Some essential questions in the use of photographs as teaching tools are:
How do photographs convey meaning? How do viewers contribute to constructing meaning?
How are photographs similiar to and different from other kinds of communication?
What role can photographs play in revealing injustice? What roledo they play in encouraging people to take action against injustice?
How do photographs show activism and activists?
How can the subject of a photograph help reveal the photographer’s point of view on a topic?
How can the specific details in a photograph combine to tell a story?

The results?

The girls were fully engaged, asked heaps of questions and were very curious about so many aspects of my experience that every lesson went overtime. My students had walked along side me throughout the preparation for the trip, the journey itself and my experiences of teaching English in a third world country. I showed them photos of me presenting the resources my girls had made to the children at the orphanage. Many of the picture books the girls made had activities in them and I spent time with some girls and boys aged 8-11 completing the activities.
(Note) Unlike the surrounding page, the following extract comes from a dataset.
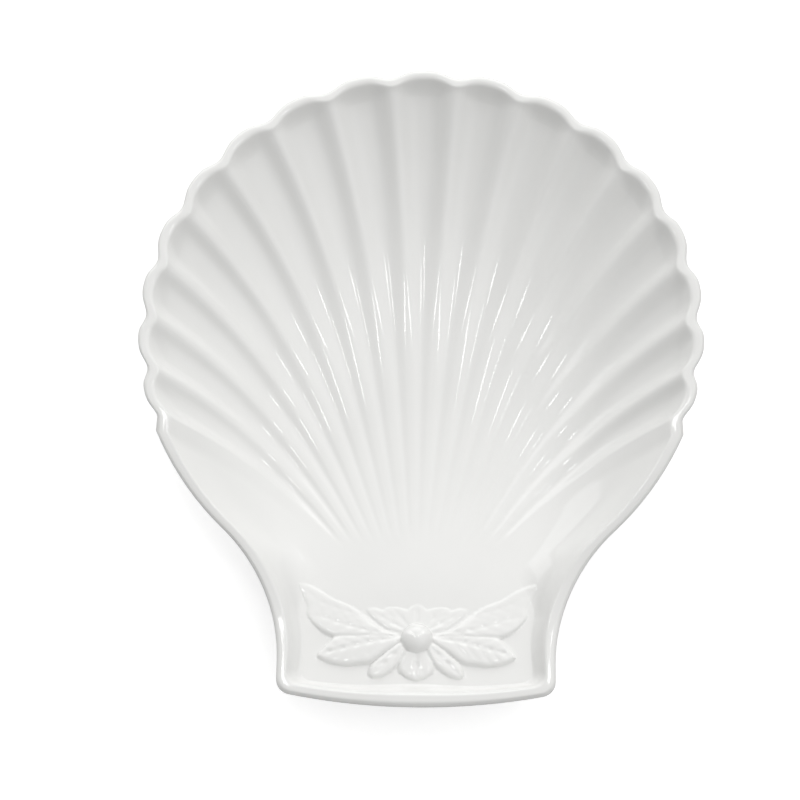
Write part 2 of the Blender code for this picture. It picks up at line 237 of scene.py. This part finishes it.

This was particularly significant for one student who had exhibited signs of “compassion weariness” at the beginning of the Social Justice unit. She, and a few of her peers, had expressed a negative view of humanity and the future of our world. They believed the constant bombardment of information reporting tragic events had paralysed their responses to growing world poverty. This presented the challenge of how I was going to expand their cultural perspectives yet acknowledge their right to a point of view. As it turned out these girls were very inquisitive about my goals in journeying to Cambodia and offered to make some picture books for me to take to the orphanage. I returned to their classroom after my trip armed with photos of the children in the orphanage holding the resources my students had made for them. I then explained to my students how I had used their handmade resources in teaching English at the orphanage. This had a profound effect on the girls-they were able to see results, progress, social action. The “hopelessness” morphed into HOPE and the expression of a belief that individuals can make a difference.

This reminded me of a Khmer saying I had come across whilst in Cambodia:

TORK TORK PENH BAMPONG (Drop by drop fills the bamboo container)

which means “Do things step by step, small acts accumulate “.